Which HA serum for which skin

For most people, a ceramide-supported serum is the safe default. Oily and combination skin can often wear a lightweight HA serum on its own under a light gel, while dry and sensitive skin benefits most from the barrier support — and from soothing extras where the formula includes them. Whatever you choose, a hyaluronic acid serum is a hydration step, not a substitute for a moisturizer; think of the two as a pair, not a choice. If your skin is dry rather than just dehydrated, our dry-skin moisturizer picks are the other half of the routine.

Frequently asked questions

Should I apply hyaluronic acid to wet or dry skin?
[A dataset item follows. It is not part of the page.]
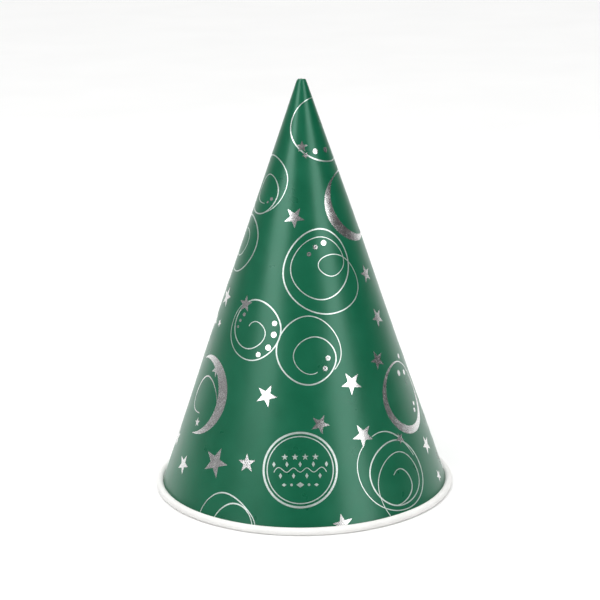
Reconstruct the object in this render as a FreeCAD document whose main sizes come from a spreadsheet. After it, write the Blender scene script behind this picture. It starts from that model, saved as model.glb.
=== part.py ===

Damp skin is best. Hyaluronic acid is a humectant that pulls in nearby water, so apply it within a few seconds of cleansing or after a light mist, then seal it with a moisturizer. On very dry skin in dry air with nothing to grab, it can feel tight instead of hydrating.

Why does hyaluronic acid sometimes make skin feel drier?

In low humidity, hyaluronic acid can draw water up from deeper in the skin rather than from the air, and if that water then evaporates the surface feels tighter. Applying it to damp skin and locking it in with a moisturizer prevents this.

Do I still need a moisturizer if I use a hyaluronic acid serum?

Yes. A hyaluronic acid serum adds water but does little to keep it there. A moisturizer with occlusives, emollients or ceramides seals that hydration in, so the two work as a pair rather than one replacing the other.

Why do ceramides matter in a hyaluronic acid serum?

Ceramides are part of the skin's own barrier that slows water loss. Pairing them with hyaluronic acid means a serum both draws water in and helps hold it there, which is why ceramide-supported formulas tend to outperform pure hyaluronic acid for lasting hydration.